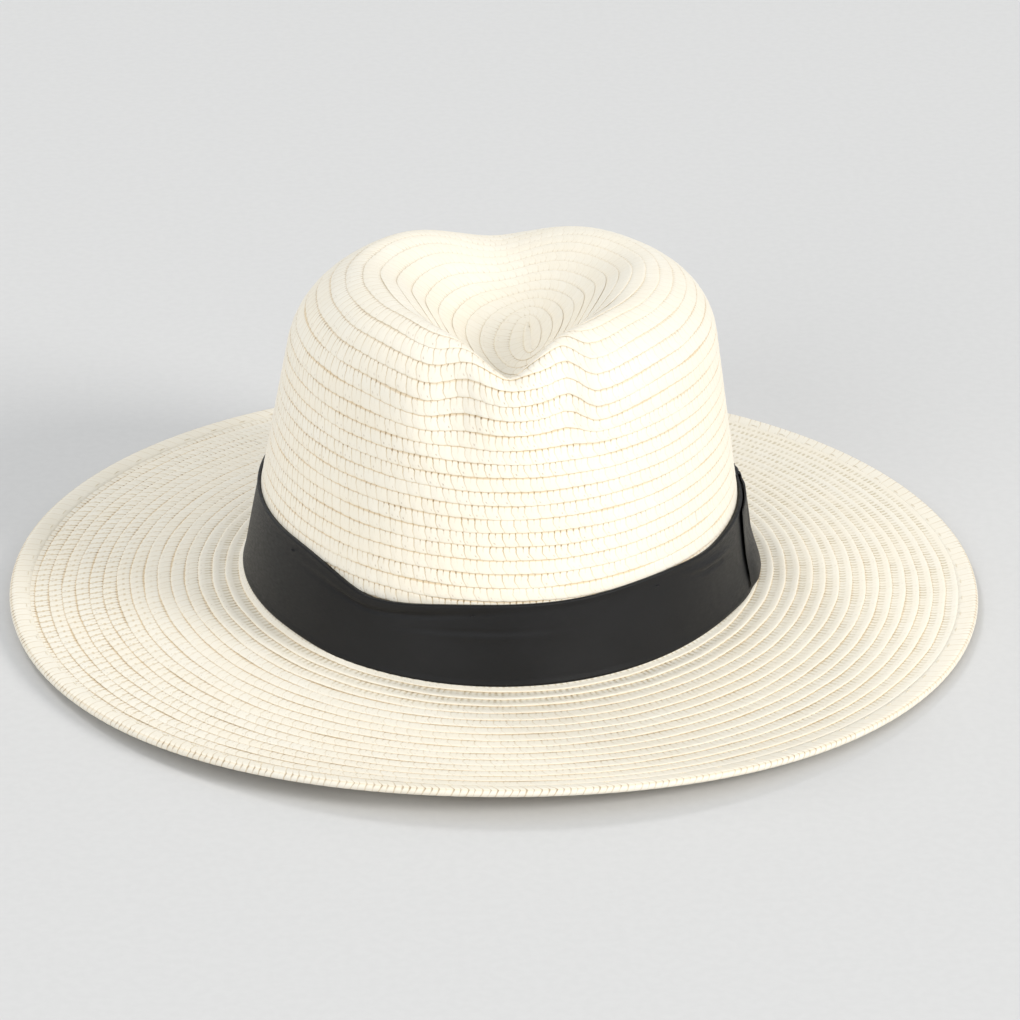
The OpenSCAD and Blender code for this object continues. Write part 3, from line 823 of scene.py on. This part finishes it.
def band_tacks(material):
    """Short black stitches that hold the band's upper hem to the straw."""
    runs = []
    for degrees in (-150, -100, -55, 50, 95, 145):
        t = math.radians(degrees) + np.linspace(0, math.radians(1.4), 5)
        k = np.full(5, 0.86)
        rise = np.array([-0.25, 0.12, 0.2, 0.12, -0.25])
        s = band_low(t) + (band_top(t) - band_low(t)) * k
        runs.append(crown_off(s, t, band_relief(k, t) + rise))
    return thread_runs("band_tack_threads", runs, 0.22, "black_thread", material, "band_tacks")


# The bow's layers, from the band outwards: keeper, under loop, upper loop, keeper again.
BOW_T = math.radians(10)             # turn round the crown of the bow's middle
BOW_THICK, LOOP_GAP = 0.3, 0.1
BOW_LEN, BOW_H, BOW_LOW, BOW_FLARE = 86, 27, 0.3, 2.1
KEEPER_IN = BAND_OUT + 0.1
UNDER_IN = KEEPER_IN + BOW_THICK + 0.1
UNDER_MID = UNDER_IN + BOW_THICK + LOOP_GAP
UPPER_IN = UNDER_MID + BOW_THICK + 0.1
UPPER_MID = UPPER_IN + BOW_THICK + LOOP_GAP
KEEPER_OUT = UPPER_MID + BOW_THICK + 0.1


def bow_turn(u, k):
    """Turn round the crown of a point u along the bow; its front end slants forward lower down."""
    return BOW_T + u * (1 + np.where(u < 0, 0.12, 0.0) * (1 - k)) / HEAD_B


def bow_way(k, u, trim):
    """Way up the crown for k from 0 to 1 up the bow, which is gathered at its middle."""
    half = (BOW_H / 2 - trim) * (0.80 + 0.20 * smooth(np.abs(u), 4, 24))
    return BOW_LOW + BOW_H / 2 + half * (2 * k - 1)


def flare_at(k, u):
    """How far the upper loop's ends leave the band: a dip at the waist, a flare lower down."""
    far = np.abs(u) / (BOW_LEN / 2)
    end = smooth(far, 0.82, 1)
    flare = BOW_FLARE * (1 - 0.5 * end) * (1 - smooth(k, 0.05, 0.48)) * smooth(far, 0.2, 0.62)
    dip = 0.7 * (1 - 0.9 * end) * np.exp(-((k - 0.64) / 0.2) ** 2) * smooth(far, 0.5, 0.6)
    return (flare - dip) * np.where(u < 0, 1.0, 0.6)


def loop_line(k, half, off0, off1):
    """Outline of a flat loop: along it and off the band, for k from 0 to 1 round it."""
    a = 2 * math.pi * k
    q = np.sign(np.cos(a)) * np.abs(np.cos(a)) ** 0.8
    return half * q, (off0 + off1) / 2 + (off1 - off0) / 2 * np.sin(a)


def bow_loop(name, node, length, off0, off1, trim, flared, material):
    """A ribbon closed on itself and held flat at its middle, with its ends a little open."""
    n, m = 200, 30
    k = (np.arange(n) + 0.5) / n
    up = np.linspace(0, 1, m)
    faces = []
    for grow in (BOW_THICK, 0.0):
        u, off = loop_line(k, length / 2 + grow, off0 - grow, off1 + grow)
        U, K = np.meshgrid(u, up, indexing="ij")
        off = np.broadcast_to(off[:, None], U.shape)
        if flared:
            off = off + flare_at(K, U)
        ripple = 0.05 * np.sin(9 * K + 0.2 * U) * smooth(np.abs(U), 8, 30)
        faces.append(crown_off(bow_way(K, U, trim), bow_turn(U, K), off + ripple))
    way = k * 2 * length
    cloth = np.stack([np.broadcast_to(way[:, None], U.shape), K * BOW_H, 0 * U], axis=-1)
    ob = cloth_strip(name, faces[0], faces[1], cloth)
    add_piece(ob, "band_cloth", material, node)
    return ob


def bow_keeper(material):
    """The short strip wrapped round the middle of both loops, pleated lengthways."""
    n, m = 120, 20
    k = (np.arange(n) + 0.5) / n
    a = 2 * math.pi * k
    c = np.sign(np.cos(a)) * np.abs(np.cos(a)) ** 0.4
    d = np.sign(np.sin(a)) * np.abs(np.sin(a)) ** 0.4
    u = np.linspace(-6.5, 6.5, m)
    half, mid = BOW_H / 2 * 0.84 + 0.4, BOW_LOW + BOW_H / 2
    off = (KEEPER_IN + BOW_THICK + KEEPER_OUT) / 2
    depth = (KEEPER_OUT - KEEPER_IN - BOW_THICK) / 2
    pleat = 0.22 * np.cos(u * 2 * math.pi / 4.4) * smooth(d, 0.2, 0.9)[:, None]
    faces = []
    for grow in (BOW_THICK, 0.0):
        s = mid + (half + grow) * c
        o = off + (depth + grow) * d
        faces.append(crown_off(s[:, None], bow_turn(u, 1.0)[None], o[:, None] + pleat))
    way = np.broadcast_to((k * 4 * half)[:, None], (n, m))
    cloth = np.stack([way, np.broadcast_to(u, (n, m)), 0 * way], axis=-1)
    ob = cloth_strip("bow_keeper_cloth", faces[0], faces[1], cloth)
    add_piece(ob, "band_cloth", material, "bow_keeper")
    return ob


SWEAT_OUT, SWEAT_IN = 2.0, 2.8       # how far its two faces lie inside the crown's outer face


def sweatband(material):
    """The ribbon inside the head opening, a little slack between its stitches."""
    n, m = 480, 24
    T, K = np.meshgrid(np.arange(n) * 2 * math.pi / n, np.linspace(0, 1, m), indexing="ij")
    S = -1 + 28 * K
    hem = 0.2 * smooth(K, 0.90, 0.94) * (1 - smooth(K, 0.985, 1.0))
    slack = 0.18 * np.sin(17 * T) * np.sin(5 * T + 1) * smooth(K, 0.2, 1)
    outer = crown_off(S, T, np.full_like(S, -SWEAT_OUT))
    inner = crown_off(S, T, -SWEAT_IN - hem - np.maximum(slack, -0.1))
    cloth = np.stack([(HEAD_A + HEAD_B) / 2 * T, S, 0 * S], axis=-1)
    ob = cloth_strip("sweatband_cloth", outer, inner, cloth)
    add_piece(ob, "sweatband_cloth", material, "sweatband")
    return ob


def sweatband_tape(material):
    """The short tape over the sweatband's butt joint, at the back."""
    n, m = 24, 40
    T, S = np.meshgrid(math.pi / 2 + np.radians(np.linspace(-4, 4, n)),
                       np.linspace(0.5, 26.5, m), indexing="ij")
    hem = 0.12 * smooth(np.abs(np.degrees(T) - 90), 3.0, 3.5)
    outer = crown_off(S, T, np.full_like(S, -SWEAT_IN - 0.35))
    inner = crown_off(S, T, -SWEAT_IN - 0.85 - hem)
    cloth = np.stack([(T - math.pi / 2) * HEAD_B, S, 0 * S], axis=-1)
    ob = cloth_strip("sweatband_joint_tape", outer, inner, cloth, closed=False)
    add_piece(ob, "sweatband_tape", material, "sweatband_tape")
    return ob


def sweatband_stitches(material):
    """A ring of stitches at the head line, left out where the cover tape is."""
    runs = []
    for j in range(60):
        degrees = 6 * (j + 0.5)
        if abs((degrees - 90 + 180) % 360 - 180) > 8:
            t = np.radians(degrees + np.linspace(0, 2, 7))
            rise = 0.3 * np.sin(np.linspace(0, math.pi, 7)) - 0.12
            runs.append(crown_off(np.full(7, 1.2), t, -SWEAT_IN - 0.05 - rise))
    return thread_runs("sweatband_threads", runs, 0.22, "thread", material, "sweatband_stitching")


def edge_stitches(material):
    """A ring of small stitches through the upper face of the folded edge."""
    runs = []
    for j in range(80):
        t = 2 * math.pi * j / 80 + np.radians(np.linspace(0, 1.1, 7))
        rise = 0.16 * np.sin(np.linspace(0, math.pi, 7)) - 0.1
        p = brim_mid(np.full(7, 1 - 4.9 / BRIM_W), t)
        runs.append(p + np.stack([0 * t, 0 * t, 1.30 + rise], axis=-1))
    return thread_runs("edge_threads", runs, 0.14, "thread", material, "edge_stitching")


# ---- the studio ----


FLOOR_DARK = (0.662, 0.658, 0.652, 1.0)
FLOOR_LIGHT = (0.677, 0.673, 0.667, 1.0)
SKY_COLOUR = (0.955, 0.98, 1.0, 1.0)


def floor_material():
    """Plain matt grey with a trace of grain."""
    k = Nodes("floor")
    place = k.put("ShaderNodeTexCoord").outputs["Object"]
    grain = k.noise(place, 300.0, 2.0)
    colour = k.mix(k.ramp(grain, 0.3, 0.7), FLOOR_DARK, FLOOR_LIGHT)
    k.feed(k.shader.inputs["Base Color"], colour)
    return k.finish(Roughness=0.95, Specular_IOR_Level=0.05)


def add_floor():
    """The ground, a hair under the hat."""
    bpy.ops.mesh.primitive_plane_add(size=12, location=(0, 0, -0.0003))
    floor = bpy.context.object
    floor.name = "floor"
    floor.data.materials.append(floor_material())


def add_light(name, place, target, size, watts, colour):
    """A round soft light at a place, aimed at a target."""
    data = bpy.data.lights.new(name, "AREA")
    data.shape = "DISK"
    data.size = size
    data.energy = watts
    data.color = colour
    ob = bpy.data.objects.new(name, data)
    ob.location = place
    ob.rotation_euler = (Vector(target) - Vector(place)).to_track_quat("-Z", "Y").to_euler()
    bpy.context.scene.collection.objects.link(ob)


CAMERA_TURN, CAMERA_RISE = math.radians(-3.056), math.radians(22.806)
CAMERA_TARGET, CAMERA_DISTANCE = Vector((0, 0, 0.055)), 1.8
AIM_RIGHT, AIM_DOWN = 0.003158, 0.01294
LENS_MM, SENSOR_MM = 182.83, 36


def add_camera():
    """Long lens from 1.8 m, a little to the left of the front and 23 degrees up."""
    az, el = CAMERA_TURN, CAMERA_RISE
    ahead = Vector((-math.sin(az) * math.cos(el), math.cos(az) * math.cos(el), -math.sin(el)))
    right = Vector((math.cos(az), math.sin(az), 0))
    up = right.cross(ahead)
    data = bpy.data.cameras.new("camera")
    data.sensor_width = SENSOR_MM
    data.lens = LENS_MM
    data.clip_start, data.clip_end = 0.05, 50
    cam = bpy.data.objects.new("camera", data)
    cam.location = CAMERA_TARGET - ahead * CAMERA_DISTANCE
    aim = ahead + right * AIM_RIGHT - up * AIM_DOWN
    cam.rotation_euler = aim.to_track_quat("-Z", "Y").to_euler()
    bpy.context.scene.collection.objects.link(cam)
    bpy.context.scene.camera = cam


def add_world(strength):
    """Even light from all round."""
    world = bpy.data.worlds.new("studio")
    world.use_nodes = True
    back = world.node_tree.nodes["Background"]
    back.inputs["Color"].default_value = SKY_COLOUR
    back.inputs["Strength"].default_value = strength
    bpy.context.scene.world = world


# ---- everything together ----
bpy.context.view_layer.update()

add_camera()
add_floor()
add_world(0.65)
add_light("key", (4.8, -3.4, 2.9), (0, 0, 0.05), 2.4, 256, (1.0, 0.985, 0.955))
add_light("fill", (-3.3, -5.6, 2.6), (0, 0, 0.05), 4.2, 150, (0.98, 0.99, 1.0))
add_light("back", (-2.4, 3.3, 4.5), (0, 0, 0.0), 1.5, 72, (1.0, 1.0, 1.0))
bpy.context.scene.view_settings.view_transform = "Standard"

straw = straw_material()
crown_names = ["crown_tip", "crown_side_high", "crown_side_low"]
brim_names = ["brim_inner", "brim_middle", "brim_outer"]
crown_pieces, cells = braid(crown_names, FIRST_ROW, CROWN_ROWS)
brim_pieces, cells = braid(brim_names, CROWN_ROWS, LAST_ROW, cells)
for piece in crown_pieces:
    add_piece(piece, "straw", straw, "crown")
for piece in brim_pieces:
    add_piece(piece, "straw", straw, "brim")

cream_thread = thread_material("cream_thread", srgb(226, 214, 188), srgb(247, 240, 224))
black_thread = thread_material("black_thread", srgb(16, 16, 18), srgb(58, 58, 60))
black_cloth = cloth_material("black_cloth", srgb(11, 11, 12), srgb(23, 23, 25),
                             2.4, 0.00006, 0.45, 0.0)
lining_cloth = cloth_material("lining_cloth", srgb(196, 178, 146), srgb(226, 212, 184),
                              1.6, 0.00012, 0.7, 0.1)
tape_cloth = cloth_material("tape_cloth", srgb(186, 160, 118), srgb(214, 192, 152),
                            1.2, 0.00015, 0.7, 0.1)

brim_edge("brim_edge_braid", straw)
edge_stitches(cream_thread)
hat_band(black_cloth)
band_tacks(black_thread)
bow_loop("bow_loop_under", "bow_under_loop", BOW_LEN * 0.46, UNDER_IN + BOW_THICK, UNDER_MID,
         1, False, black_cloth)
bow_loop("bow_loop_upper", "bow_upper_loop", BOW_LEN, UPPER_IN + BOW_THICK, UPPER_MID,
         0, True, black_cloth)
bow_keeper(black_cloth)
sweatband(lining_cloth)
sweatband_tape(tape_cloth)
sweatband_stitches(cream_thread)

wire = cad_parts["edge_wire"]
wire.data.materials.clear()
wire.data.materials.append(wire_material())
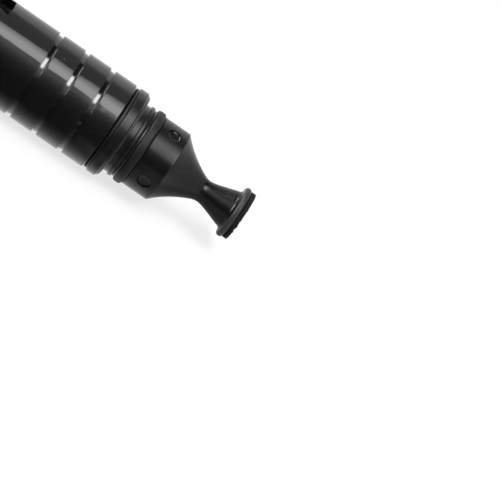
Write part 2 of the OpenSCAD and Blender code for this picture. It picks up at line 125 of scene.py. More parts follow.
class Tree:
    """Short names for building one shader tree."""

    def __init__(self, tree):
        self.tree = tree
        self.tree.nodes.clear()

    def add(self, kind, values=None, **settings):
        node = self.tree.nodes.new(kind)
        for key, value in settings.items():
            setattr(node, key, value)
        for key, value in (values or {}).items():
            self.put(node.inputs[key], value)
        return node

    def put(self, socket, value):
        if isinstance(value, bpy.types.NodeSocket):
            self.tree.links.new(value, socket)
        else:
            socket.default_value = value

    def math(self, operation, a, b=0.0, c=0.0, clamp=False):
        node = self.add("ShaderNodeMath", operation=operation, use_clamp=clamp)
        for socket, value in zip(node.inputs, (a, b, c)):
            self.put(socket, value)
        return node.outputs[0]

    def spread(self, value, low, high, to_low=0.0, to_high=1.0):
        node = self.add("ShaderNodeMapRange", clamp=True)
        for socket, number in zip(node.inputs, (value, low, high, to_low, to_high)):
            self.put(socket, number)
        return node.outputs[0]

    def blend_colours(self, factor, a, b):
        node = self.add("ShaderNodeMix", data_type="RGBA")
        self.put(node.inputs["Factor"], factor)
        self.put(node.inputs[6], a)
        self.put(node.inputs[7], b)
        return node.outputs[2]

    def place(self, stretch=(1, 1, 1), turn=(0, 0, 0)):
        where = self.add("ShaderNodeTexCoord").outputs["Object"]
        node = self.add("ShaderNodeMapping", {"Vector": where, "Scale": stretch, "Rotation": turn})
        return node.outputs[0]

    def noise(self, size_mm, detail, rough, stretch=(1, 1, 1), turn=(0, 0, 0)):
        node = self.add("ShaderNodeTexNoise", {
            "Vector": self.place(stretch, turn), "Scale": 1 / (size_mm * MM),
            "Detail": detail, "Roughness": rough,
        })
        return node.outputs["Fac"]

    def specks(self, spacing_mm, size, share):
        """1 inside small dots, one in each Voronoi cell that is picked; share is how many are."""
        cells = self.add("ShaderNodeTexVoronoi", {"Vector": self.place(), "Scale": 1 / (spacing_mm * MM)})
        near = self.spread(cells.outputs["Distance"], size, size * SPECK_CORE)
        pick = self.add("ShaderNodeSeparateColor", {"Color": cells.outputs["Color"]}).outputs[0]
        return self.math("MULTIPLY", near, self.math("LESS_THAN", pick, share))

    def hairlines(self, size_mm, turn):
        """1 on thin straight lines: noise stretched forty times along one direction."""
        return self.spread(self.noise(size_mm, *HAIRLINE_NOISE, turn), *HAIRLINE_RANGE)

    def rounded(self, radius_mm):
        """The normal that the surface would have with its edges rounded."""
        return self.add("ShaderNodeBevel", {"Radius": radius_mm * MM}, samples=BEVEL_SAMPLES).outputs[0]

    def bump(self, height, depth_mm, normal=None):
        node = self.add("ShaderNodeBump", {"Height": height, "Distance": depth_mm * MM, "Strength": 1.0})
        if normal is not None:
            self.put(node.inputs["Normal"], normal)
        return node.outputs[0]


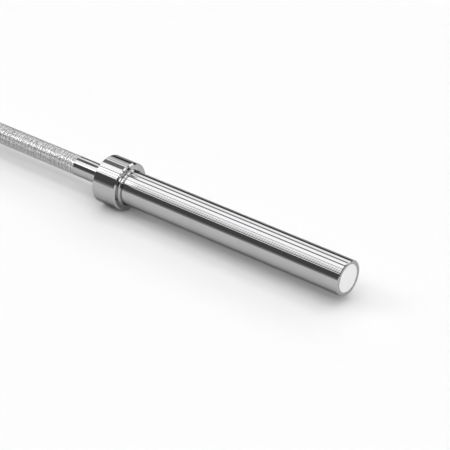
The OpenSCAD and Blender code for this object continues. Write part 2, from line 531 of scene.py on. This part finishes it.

──────

# WORK INSTRUCTIONS
Every line that holds the string "Blender" should be returned.

# EXERCISE SOLUTION
The OpenSCAD and Blender code for this object continues. Write part 3, from line 823 of scene.py on. This part finishes it.
Write part 2 of the OpenSCAD and Blender code for this picture. It picks up at line 125 of scene.py. More parts follow.
The OpenSCAD and Blender code for this object continues. Write part 2, from line 531 of scene.py on. This part finishes it.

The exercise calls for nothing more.